Zero-energy buildings have crossed the threshold from aspirational concept to practical construction reality. The market momentum in 2026 demonstrates that ZEBs are no longer niche demonstration projects but increasingly standard offerings for clients prioritizing operational cost reduction, regulatory compliance, and sustainability commitments. Construction professionals who master the integration of renewable energy-powered HVAC systems position themselves at the forefront of this transition.
The evidence is clear: buildings achieving net-zero performance rely fundamentally on the marriage of high-efficiency HVAC technology with appropriately sized renewable generation. The case studies examined show that when ground-source heat pumps, advanced air handling, and radiant systems are paired with solar arrays and energy storage, annual energy balance becomes achievable across diverse building types and climate zones. The initial cost premium of 8-15% is increasingly offset by available incentives, long-term operational savings, and enhanced asset value.

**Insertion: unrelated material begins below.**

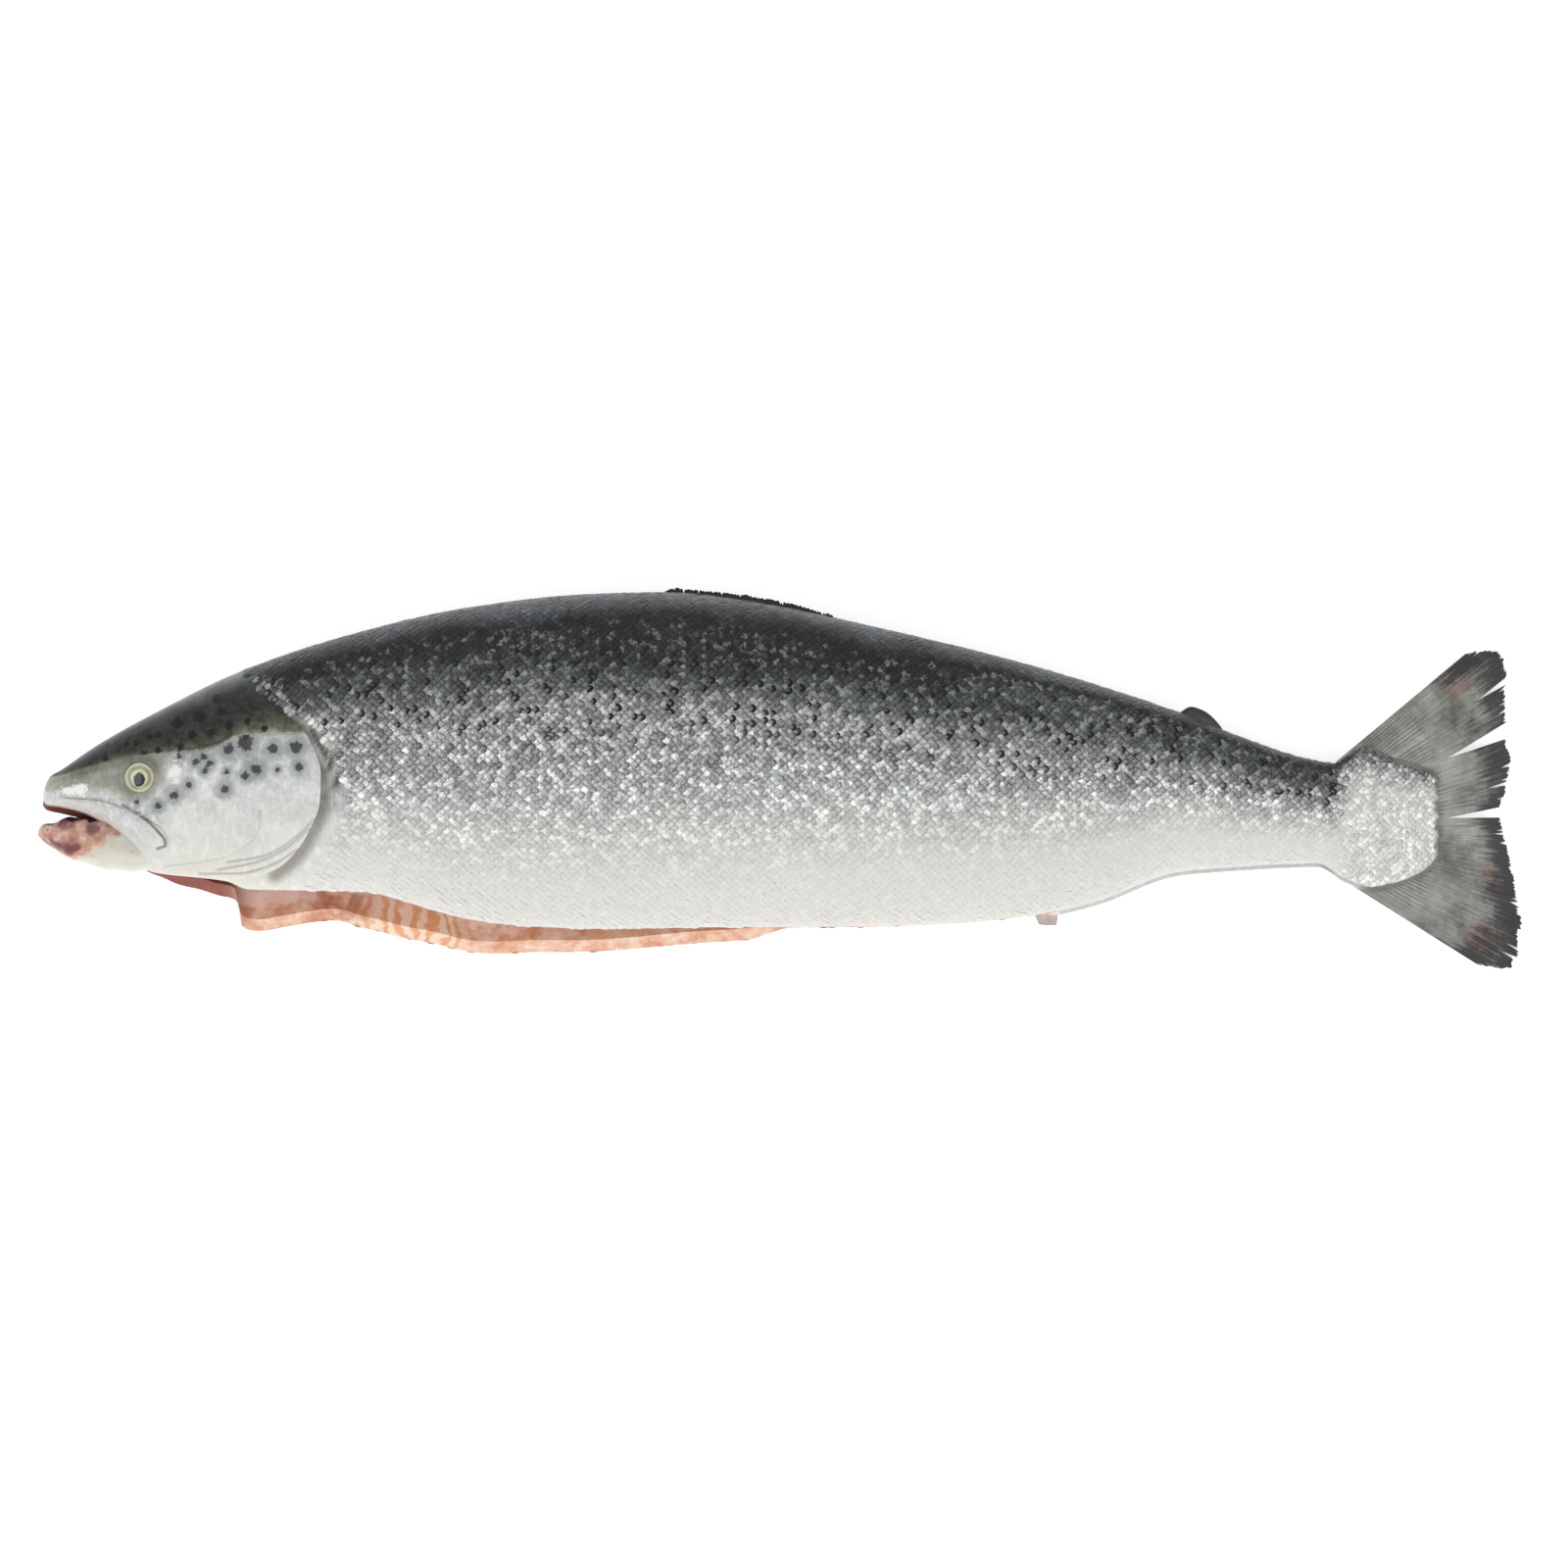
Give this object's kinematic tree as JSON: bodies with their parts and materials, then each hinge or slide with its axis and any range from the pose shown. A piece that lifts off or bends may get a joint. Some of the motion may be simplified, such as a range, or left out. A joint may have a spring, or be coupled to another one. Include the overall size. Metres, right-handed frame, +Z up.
{
  "type": "whole gutted salmon",
  "caption": "Whole gutted salmon, head on, lying on its right side with its belly slit open; silver scaled flank, dark back, gill cover, trimmed fins and a worn, split tail.",
  "frame": {"origin": "middle of the fish's length and breadth, on the surface that it lies on", "axes": "+X from the head to the tail, +Y from the belly to the back, +Z up through the fish's left flank"},
  "size_m": [0.7502, 0.1936, 0.082],
  "materials": {
    "silver_skin": "wet scaled skin, slate back to silver-white belly, peach flesh where it is cut"
  },
  "bodies": {
    "root": {"salmon_body": "silver_skin"}
  },
  "joints": []
}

Looking ahead, regulatory pressures will intensify rather than diminish. Building codes continue their march toward mandatory net-zero targets, with California, Washington, and New York leading state-level requirements that other jurisdictions will follow. Construction firms that treat zero-energy design as optional risk obsolescence within the next decade.
The practical path forward involves upskilling project teams in integrated design processes, establishing relationships with specialized HVAC and renewable energy contractors, and developing internal expertise in energy modeling and performance verification. The complexity is manageable with proper planning and collaboration from project inception.
Zero-energy buildings represent the future baseline for commercial construction. The question facing professionals today is not whether to engage with this market shift, but how quickly to build the capabilities that clients will demand as standard practice.